>> Begin Data entries

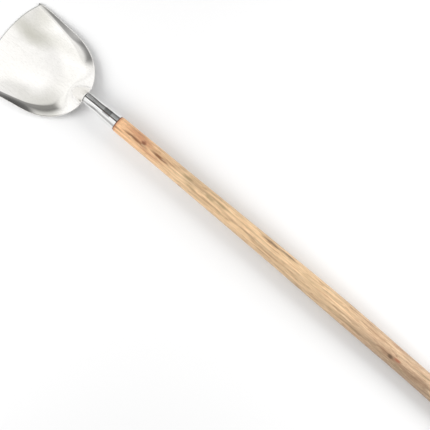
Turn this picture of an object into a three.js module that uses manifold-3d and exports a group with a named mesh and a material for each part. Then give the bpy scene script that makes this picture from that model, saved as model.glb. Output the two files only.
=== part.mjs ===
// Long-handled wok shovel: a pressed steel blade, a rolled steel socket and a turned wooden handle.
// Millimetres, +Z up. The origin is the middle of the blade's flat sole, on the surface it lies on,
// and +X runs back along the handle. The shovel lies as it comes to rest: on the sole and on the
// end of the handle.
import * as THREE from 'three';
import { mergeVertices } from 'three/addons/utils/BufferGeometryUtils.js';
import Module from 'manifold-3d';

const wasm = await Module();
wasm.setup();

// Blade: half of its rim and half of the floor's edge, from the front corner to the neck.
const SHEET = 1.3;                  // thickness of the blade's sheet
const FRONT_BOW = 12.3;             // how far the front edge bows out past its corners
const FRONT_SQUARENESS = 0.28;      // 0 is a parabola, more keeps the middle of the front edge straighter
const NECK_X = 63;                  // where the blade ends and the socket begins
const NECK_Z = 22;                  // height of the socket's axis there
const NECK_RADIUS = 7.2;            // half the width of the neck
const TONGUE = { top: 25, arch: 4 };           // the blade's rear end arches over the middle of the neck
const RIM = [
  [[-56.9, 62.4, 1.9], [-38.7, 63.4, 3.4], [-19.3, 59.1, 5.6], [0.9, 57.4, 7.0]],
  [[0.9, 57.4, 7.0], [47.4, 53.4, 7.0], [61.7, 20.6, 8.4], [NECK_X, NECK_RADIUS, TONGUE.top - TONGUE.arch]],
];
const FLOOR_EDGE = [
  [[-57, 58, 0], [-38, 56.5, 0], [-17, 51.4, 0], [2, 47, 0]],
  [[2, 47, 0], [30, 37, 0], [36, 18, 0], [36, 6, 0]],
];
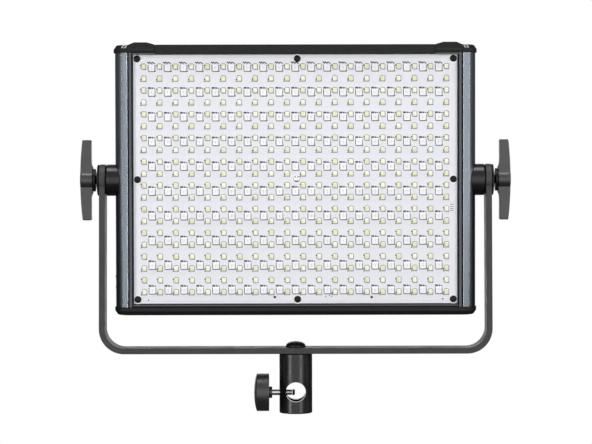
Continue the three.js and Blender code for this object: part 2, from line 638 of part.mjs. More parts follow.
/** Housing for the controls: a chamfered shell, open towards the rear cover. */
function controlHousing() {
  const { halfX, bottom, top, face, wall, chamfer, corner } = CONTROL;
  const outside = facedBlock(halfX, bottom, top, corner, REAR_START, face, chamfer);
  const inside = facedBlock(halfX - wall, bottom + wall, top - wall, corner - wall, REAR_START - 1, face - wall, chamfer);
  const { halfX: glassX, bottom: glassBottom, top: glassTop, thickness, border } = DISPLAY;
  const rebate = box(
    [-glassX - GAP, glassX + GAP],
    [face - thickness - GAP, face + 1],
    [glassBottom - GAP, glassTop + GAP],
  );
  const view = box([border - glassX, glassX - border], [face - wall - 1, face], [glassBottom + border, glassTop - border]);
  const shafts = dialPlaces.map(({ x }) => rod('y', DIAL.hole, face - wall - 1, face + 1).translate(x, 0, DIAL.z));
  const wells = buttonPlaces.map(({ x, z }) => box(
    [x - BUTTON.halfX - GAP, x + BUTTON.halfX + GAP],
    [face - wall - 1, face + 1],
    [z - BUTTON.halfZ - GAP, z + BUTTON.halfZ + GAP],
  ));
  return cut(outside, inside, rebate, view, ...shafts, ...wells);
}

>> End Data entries

- Aim of the exercise: Write out every line from the entries where "three" appears.

- Output of the task:
Turn this picture of an object into a three.js module that uses manifold-3d and exports a group with a named mesh and a material for each part. Then give the bpy scene script that makes this picture from that model, saved as model.glb. Output the two files only.
import * as THREE from 'three';
import { mergeVertices } from 'three/addons/utils/BufferGeometryUtils.js';
Continue the three.js and Blender code for this object: part 2, from line 638 of part.mjs. More parts follow.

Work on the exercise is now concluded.